Si Ollanta Humala tient ses promesses électorales, le Pérou devrait se réapproprier ses richesses nationales en vue d’en assurer un partage plus juste. A terme, les classes les plus défavorisées, qui subissent pour le profit d’actionnaires bien souvent étrangers des conditions de travail très dures ainsi qu’une dégradation de leur environnement, pourraient voir leur situation s’améliorer.

Mais rien n’est joué . . . Les espoirs en la matière sont souvent déçus. Ainsi, après un premier mandat encourageant, le président bolivien Evo Morales déçoit désormais ses partisans par son incapacité à lutter efficacement contre la corruption ( le ministre du travail bolivien vient d’être destitué pour cette raison) et à améliorer le sort des classes les plus pauvres et notamment des paysans - dont il est issu - qui continuent à migrer vers les ghettos urbains.

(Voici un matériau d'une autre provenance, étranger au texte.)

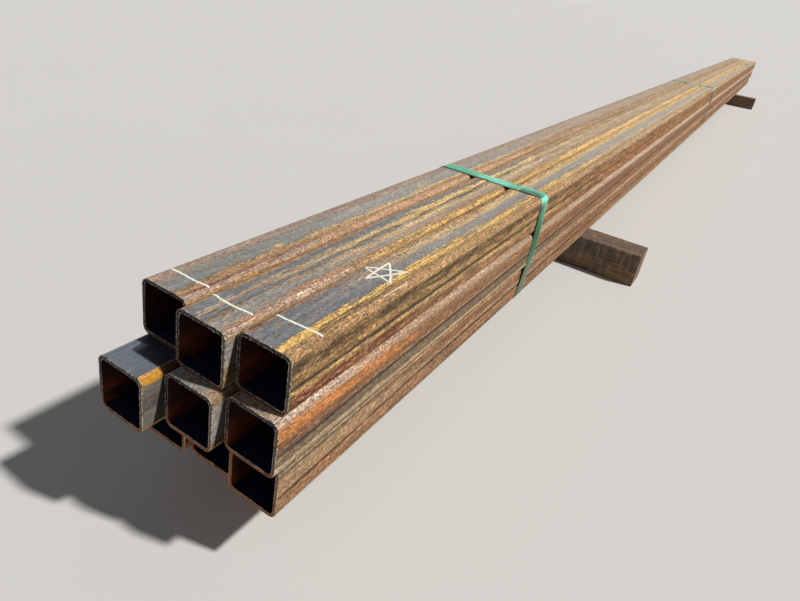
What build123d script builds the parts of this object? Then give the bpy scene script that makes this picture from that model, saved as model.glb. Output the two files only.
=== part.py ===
from build123d import *
import os

os.makedirs("parts", exist_ok=True)

# Nine square steel tubes, 5 x 5 x 5/16 in and 40 ft long, stacked three by three
tube_side = 127.0
tube_wall = 7.9
tube_corner_radius = 18.0
tube_length = 12192.0
side_gap = 2.0
weld_bead_width = 5.0
weld_bead_height = 1.2

# Sideways lean of each row, bottom row first
row_shifts = (-3.0, 4.0, 0.0)
row_names = ("bottom", "middle", "top")
column_names = ("left", "centre", "right")

# How far each front end is set back from the front end of the top right tube
front_setbacks = {
    "tube_top_left": -1.0,
    "tube_top_centre": -27.0,
    "tube_top_right": 0.0,
    "tube_middle_left": -106.0,
    "tube_middle_centre": -56.0,
    "tube_middle_right": -25.0,
    "tube_bottom_left": 2.0,
    "tube_bottom_centre": 16.0,
    "tube_bottom_right": -1.0,
}

# Steel straps around the bundle, the ends lapped on the top near the right corner
strap_width = 60.0
strap_thickness = 1.3
strap_clearance = 0.3
strap_lap_length = 67.0
strap_lap_from_right = 6.0
strap_distance_from_end = 1269.0

# Sawn timber bearers under the bundle
bearer_height = 150.0
bearer_width = 150.0
bearer_length = 914.4
bearer_arris = 3.0
bearer_distance_from_end = 2162.0

# The bundle is centred on the origin along its length and stands on z = 0
least_setback = min(front_setbacks.values())
most_setback = max(front_setbacks.values())
reference_front = -(least_setback + tube_length + most_setback) / 2
reference_rear = reference_front + tube_length
column_pitch = tube_side + side_gap
outer_column = (len(column_names) - 1) / 2


def row_bottom(row):
    return bearer_height + row * tube_side


def column_x(row, column):
    return row_shifts[row] + (column - outer_column) * column_pitch


def make_tube(label, centre_x, bottom_z):
    rear_y = reference_rear + front_setbacks[label]
    centre_z = bottom_z + tube_side / 2
    bore_side = tube_side - 2 * tube_wall
    with BuildPart() as tube:
        with BuildSketch(Plane.XZ.offset(-rear_y)) as section:
            with Locations((centre_x, centre_z)):
                RectangleRounded(tube_side, tube_side, tube_corner_radius)
                RectangleRounded(bore_side, bore_side, tube_corner_radius - tube_wall, mode=Mode.SUBTRACT)
            with Locations((centre_x, bottom_z + tube_wall)):
                Ellipse(weld_bead_width / 2, weld_bead_height)
        extrude(amount=tube_length)
    tube.part.label = label
    export_step(tube.part, f"parts/{label}.step")


def strap_corner_centres():
    centres = []
    for row in range(len(row_names)):
        left = column_x(row, 0) - tube_side / 2 + tube_corner_radius
        right = column_x(row, len(column_names) - 1) + tube_side / 2 - tube_corner_radius
        low = row_bottom(row) + tube_corner_radius
        high = row_bottom(row) + tube_side - tube_corner_radius
        centres += [(left, low), (left, high), (right, low), (right, high)]
    return centres


def make_strap(label, centre_y):
    strap_plane = Plane.XZ.offset(-centre_y - strap_width / 2)
    inside_radius = tube_corner_radius + strap_clearance
    outside_radius = inside_radius + strap_thickness
    top_row = len(row_names) - 1
    strap_top = row_bottom(top_row) + tube_side + strap_clearance + strap_thickness
    flat_right = column_x(top_row, len(column_names) - 1) + tube_side / 2 - tube_corner_radius
    lap_right = flat_right - strap_lap_from_right
    with BuildPart() as strap:
        with BuildSketch(strap_plane) as outside:
            with Locations(*strap_corner_centres()):
                Circle(outside_radius)
            make_hull()
        extrude(amount=strap_width)
        with BuildSketch(strap_plane) as inside:
            with Locations(*strap_corner_centres()):
                Circle(inside_radius)
            make_hull()
        extrude(amount=strap_width, mode=Mode.SUBTRACT)
        with BuildSketch(strap_plane) as lap:
            with Locations((lap_right, strap_top - strap_thickness / 2)):
                Rectangle(strap_lap_length, 3 * strap_thickness / 2, align=(Align.MAX, Align.MIN))
        extrude(amount=strap_width)
    strap.part.label = label
    export_step(strap.part, f"parts/{label}.step")


def make_bearer(label, centre_y):
    with BuildPart(Plane((0, centre_y, 0))) as bearer:
        Box(bearer_length, bearer_width, bearer_height, align=(Align.CENTER, Align.CENTER, Align.MIN))
        chamfer(bearer.edges().filter_by(Axis.X), bearer_arris)
    bearer.part.label = label
    export_step(bearer.part, f"parts/{label}.step")


# Tubes, row by row from the bottom left
for row, row_name in enumerate(row_names):
    for column, column_name in enumerate(column_names):
        make_tube(f"tube_{row_name}_{column_name}", column_x(row, column), row_bottom(row))

# Straps near the front, in the middle and near the rear
make_strap("strap_front", reference_front + strap_distance_from_end)
make_strap("strap_middle", (reference_front + reference_rear) / 2)
make_strap("strap_rear", reference_rear - strap_distance_from_end)

# Bearers a little further in than the end straps
make_bearer("bearer_front", reference_front + bearer_distance_from_end)
make_bearer("bearer_rear", reference_rear - bearer_distance_from_end)
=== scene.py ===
import math
import random

import bpy
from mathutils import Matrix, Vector
from mathutils import noise as fractal


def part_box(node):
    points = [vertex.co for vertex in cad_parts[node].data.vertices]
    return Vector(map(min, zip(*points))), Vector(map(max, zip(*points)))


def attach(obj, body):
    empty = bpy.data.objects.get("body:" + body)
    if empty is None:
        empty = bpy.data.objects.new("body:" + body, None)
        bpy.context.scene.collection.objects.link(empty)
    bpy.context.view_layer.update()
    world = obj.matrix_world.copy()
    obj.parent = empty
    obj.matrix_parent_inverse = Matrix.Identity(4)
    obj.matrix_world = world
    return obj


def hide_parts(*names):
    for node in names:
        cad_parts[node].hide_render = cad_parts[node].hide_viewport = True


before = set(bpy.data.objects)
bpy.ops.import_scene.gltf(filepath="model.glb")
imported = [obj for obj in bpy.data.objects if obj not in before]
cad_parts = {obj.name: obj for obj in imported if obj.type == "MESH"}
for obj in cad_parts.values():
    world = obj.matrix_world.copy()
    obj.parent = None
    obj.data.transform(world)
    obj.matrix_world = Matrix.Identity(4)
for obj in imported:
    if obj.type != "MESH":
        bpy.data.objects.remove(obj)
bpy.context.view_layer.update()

# Sizes of the CAD model, in metres
tube_side = 0.127
tube_wall = 0.0079
tube_corner = 0.018
lap_length = 0.067
lap_from_corner = 0.006
timber_arris = 0.003
row_names = ("bottom", "middle", "top")
column_names = ("left", "centre", "right")
tube_names = [f"tube_{row}_{column}" for row in row_names for column in column_names]
strap_names = ("strap_front", "strap_middle", "strap_rear")

half_side = tube_side / 2
half_bore = half_side - tube_wall
half_flat = half_side - tube_corner
front_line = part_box("tube_top_right")[0].y
stack_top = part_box("tube_top_centre")[1].z
stack_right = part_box("tube_top_right")[1].x
bearer_line = (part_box("bearer_rear")[0].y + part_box("bearer_rear")[1].y) / 2
timber_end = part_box("bearer_front")[1].x

# Bevels on the cut edges
cut_bevel = 0.0008
strap_bevel = 0.0003
bevel_angle = 60

# The photograph's view
camera_place = (0.6956, front_line - 0.6693, 1.1362)
camera_turn = (63.786, -8.076, 34.237)
camera_lens = 27.463
camera_shift = (0.0400, -0.0488)

# Light
sun_from = Vector((0.72, 0.23, 1.0))
sun_strength = 3.25
sun_softness = 3.5
sky_strength = 0.17
sky_colour = (218, 230, 245)
floor_colour = (214, 210, 204)
backdrop_colour = (216, 214, 210)
floor_reach = 90.0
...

En attendant, la victoire d’Ollanta Humala constitue tout de même un message d’espoir pour tous ceux qui se battent contre un discours hégémonique et des médias hostiles. Par ses luttes et son vote, le peuple péruvien nous encourage à ne pas abdiquer face au capitalisme financier.

Léa et Jean-Luc Gasnier

* Keiko Fujimori avait accepté le poste après l’incarcération de sa mère, trop engagée dans les programmes sociaux, ce qui contrevenait aux intérêts du clan Fujimori.